6. Beauty resists reduction to the "symbolic". "beauty lies in the immediacy of a certain splendor, radiance, mystery, or allure; it plays upon the continuous insisture of a plastic, or lyric, or organic, or metaphoric surface" (24). He, here, is denying the bad symbolic of fixity (Lacan's law of the father)"the symbolic occurs as that which stabilizes the individual aesthetic moment as a fixed property, a meaning, a kind of exchangeable capital or currency that stands in lieu of substantial wealth" (25). This invites the Cartesian gnosticism, where real and symbolic are parsed from each other, causing the real or the meaning to be an abstracted extra, a supplementarity. For Hart, beauty is on the surface, not in the depths (gnostic truth). "But the beautiful is prior to all schemes of isolable meanings: it is excess but never formlessness, a spilling over, jubilant, proclaming glory without "explaining" it. For just this reason it fixes reflection upon the irreducibly particular, the momentary, fragile, and fortuitous. In the beautiful, when it is liberated from the "symbolic," a purely serial infinity is implied - such as Hegel dreaded - and the circular infinity of synthesis and transcendental reconciliation - such as Hegel heralded - is resisted"(25).

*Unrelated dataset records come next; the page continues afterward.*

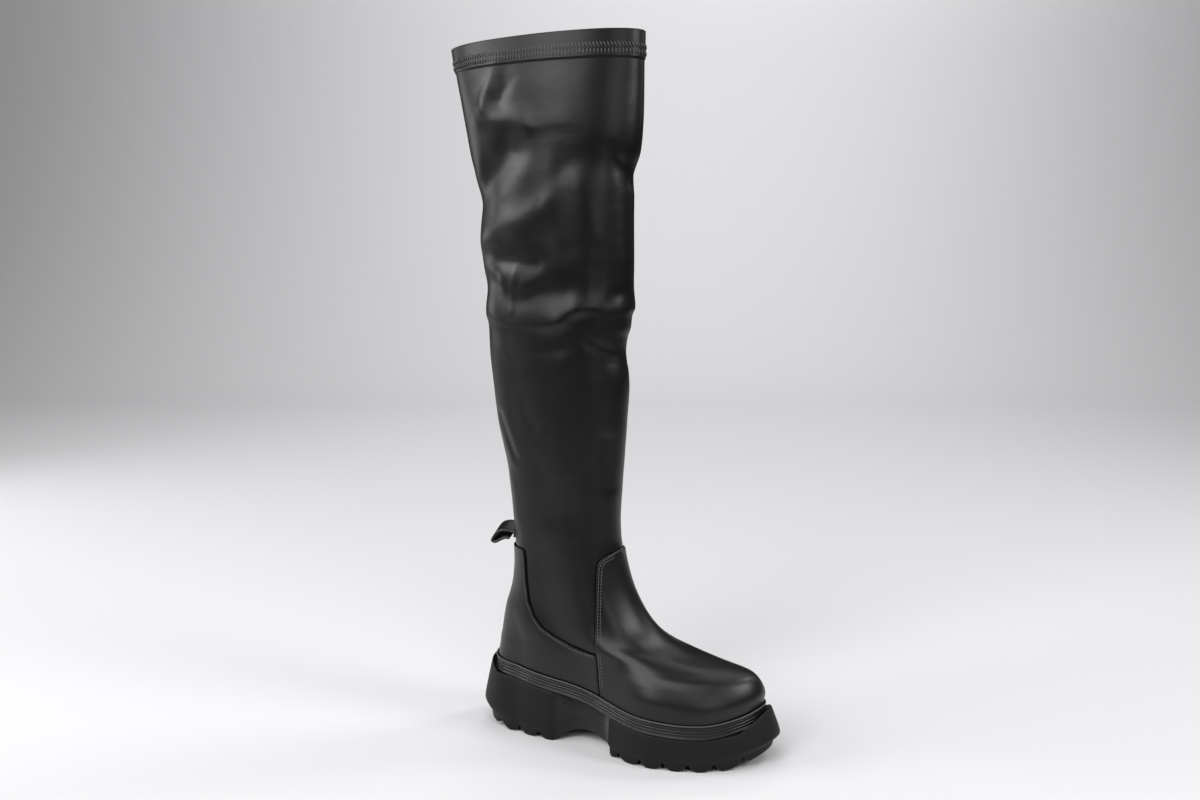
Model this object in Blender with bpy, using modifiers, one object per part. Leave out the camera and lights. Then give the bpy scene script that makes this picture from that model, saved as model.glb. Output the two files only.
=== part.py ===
"""A right over-the-knee stretch boot on a chunky lug sole, modelled piece by piece.

Metres, +Z up, toe towards +X, the boot's outer side towards -Y. The origin is on the floor under
the heel. Every curved piece follows from the sizes below and from short tables that hold shares
of them.
"""

import math

import bmesh
import bpy
import numpy as np

MM = 0.001

# Driving sizes of the boot
LAST_LENGTH = 252 * MM       # featherline, back of the heel to the tip of the toe
HEEL_BEHIND = 36 * MM        # how far the featherline reaches behind the heel's centre
HALF_BALL = 50 * MM          # half the width across the ball at the featherline
HEEL_LIFT = 67 * MM          # featherline above the floor at the back of the heel
INSTEP_RISE = 115 * MM       # from that point up to the peak of the vamp
SHAFT_RISE = 440 * MM        # from the vamp's peak up to the collar
UPPER_WALL = 1.5 * MM        # stretch cover with its lining
LEATHER = 1.4 * MM           # vamp and counter leather
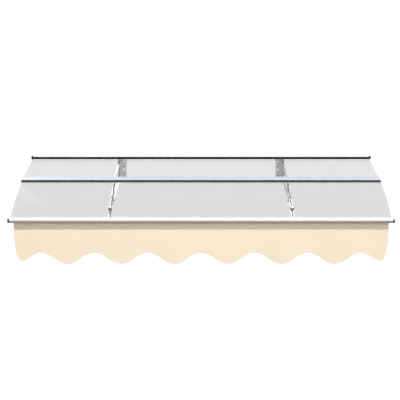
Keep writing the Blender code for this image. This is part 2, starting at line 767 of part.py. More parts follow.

Hart concludes by arguing that beauty is in the particulars: "In the end, that within Christianity which draws persons to itself is a concrete and particular beauty, because a concrete and particular beauty is its deepest truth" (28). Here Hart is trying to side step the onto-theological critique of Heidegger and Derrida.

As you can see, Hart has given Christian thinkers much to mull over. I am not done with Hart. And I'm sure the exercise isn't in vain.